The IMF's estimate of $945 billion in losses includes effects of a broader economic slowdown, as high oil prices and falling home values shake consumer confidence. Mortgages are the biggest worry, but the report also predicts losses for everything from credit cards to commercial real estate and corporate loans.
If that scenario proves accurate, with roughly $1 in every $23 in loans going bad, some banks will fail, analysts say.
The uncertainty about which banks are most at risk, together with the pressure to conserve cash to cover their losses, continues to make banks reluctant to lend to each other as they normally do to cover short-term needs.
"The problem right now is the banks are not lending to each other," Mr. Dhawan says.
The financial crisis will hinge on how the economy performs in the months ahead.

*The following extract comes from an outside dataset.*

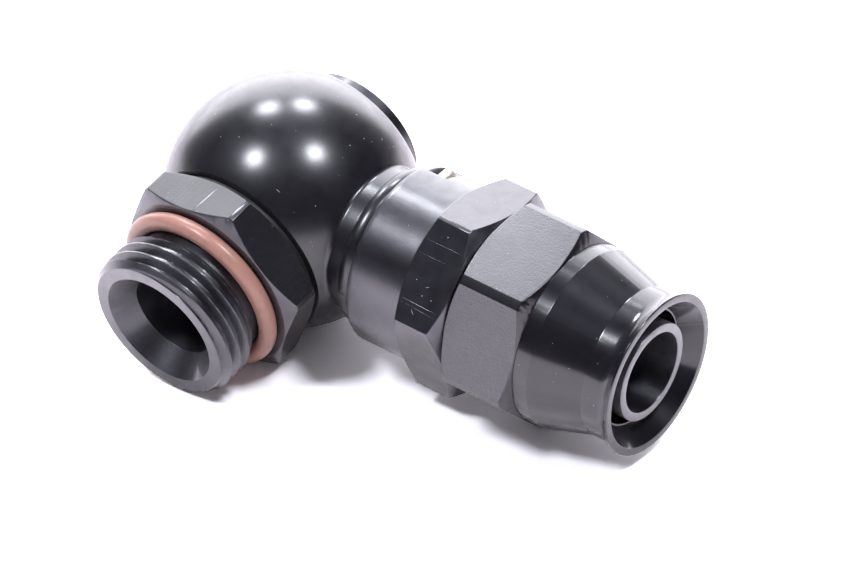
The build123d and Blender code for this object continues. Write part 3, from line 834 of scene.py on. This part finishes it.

Consumer spending is already strained by high energy costs and a reduced pool of housing wealth to borrow against. The more consumers struggle, the more loans could go bad.
But several forces could help avert a deep consumer-driven slump. Dhawan predicts that oil prices will decline later this year, in tandem with the cooling economy. He adds that corporations have lean staffing already, so that a recession may not mean such large job losses as it has in the past. The dollar's weak value, meanwhile, is helping to spur demand for US-made exports.
Such factors may help explain why the stock market has stayed relatively resilient in the face of the economic slowdown. And why banks see light in the tunnel.
"I think the worse is behind us for financial markets," says Michael Darda, chief economist at MKM Partners, an investment firm in Greenwich, Conn. "It doesn't mean the worst has been seen in terms of the economic data," he adds, but in forward-looking indicators "there's really been improvement across the board."
The price of investments called credit-default swaps, for example, now indicates less risk of default on corporate debt.
And the annualized yield on two-year Treasury bonds – at a long-term low in March – has edged back above 2 percent as fewer investors seek a haven.
The stock prices of financial firms have edged up from the lows they hit in mid-March, around the time Bear Stearns collapsed in what amounted to a panicked run on the bank by its clients.
At the largest financial firms, several chief executives have expressed optimism in recent days. James Dimon of JPMorgan Chase said the crisis is "maybe 75 to 80 percent" over. Lloyd Blankfein of Goldman Sachs said "we're closer to the end than the beginning."
John Mack of Morgan Stanley said the crisis will go on for "a couple of quarters longer," and used a baseball analogy to tell investors that one part of the problem – the declining value of subprime mortgages – is in the eighth or ninth inning.
These upbeat statements come with caveats, and not all bank CEOs have joined the chorus.
For many banks, the biggest exposure is to home loans. So a key question is how far home prices fall in the current weak market.
Congress is considering various moves designed to reduce the number of defaults, since foreclosures end in "fire-sale" auctions that push home prices down further.
But it's not clear whether major legislation will be passed into law this year.
"We're at a very risky point in this process," says Scott Lilly, a financial expert at the Center for American Progress, a left-leaning Washington think tank.
He says that when loan losses pile up, they end up eroding the capital that banks need as the underpinning for new loans.
That's why it's good news that many banks are scrambling to raise fresh supplies of capital.
Even as banks unveil losses on loans, troubled National City Corporation in Ohio announced a $7 billion infusion from investors on Monday. And Tuesday, Royal Bank of Scotland said it plans to raise $24 billion.